The approval is part of the East African Community (EAC) duty remission program, which enables qualifying companies to import goods at reduced tax rates.
“A remission of import duty is approved for Kenya for the following manufacturers on the specified quantities of sugar for industrial use, to apply a duty rate of ten per cent for 12 months,” Beatrice Askul said, who is the EAC Council of Ministers chairperson.
Kenyan-made sugar-based products are produced using industrial sugar imported through the EAC-wide duty remission scheme, which allows for a reduced import duty rate of 10 per cent.
EAC Approves 10 Kenyan Companies
The 10 companies approved include Mombasa Sugar Refinery, Coca-Cola Beverages Kenya, Equator Bottlers, Trufoods Limited, Jetlak Foods Limited, Devyani Food Industries, Kenafric Beverages, Bidco Africa, Njoro Canning Factory, and Al-Mahra Industries.
In addition, the companies will import industrial products under a special East African Community (EAC) tax arrangement for products that will include tomato sauce, soda, and juices.
However, all firms must be registered with the Sugar Directorate and are strictly required to use the sugar exclusively for manufacturing.
Further, the approved companies shall utilise the imported industrial sugar in a variety of food and beverage products. For example, Coca-Cola Beverages Kenya and Equator Bottlers will incorporate industrialised sugar into soda and juice production.

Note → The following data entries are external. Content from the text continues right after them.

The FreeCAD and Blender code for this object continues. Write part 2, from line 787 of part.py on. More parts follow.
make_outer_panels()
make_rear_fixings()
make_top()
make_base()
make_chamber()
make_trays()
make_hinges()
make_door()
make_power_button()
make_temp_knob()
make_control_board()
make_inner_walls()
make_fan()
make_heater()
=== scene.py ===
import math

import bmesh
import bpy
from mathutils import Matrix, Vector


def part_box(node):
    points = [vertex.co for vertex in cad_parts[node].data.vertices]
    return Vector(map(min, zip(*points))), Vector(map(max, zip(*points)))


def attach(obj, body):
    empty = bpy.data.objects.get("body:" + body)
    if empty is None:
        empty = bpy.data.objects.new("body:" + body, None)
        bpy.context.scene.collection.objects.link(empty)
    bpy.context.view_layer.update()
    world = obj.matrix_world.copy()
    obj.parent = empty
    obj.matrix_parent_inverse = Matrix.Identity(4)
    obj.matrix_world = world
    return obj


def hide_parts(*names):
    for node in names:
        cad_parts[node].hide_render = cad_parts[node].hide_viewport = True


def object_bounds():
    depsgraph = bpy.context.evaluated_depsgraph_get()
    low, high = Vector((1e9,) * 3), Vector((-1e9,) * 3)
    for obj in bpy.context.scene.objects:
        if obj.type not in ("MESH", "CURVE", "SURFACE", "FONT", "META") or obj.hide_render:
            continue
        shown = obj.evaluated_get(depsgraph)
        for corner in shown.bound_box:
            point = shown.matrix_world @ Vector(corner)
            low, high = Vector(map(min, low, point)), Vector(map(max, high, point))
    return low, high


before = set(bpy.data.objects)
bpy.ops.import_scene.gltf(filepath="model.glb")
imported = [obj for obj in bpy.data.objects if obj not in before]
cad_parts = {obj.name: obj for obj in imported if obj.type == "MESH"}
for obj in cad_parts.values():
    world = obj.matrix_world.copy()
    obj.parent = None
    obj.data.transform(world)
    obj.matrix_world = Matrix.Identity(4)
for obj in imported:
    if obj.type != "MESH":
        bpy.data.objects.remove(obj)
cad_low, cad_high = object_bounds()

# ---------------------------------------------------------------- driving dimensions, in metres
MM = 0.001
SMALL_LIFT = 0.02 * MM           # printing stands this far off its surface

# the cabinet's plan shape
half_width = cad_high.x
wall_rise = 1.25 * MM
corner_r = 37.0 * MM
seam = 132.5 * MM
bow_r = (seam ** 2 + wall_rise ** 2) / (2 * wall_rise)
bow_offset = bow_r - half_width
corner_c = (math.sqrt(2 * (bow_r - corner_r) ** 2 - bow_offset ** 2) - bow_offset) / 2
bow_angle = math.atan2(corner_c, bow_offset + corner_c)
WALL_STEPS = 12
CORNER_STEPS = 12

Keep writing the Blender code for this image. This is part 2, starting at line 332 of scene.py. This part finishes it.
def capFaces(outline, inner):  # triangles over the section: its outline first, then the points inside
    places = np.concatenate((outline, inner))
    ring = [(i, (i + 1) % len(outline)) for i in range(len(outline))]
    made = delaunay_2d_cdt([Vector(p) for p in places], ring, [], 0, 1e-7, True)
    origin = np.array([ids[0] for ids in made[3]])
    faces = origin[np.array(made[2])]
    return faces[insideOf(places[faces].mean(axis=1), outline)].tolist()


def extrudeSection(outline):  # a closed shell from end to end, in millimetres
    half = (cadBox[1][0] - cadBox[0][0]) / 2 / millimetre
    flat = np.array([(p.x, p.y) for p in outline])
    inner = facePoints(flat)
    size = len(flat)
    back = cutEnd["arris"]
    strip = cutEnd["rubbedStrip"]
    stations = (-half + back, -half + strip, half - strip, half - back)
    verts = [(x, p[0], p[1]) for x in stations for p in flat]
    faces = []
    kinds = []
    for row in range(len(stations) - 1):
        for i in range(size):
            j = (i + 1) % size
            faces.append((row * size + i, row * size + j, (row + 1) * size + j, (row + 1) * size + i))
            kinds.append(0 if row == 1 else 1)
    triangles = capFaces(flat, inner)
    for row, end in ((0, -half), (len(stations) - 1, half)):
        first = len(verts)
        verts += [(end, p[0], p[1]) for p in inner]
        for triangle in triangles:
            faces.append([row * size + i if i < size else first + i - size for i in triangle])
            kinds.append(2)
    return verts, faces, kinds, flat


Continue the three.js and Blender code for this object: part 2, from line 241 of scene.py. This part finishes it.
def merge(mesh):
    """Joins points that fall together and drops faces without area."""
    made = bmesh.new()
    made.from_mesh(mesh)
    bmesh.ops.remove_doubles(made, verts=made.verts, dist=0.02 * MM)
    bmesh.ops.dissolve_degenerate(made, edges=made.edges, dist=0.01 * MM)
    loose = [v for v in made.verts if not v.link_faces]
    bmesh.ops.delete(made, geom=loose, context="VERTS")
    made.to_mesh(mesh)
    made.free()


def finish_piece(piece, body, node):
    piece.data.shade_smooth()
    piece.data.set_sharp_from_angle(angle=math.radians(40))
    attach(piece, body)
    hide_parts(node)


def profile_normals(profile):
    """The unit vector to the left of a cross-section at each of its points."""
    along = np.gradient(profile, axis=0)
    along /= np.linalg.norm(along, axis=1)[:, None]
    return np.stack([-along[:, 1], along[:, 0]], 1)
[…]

In addition, Kenafric Beverages, Bidco, and Trufoods plan to use imported sugar to produce sauces, jams, and other processed foods.
Industry analysts suggest that the move could reduce production costs and help stabilise prices for everyday consumer goods that depend on sugar. It also aligns with the government’s broader strategy to support local manufacturing and cut down on imports of finished products.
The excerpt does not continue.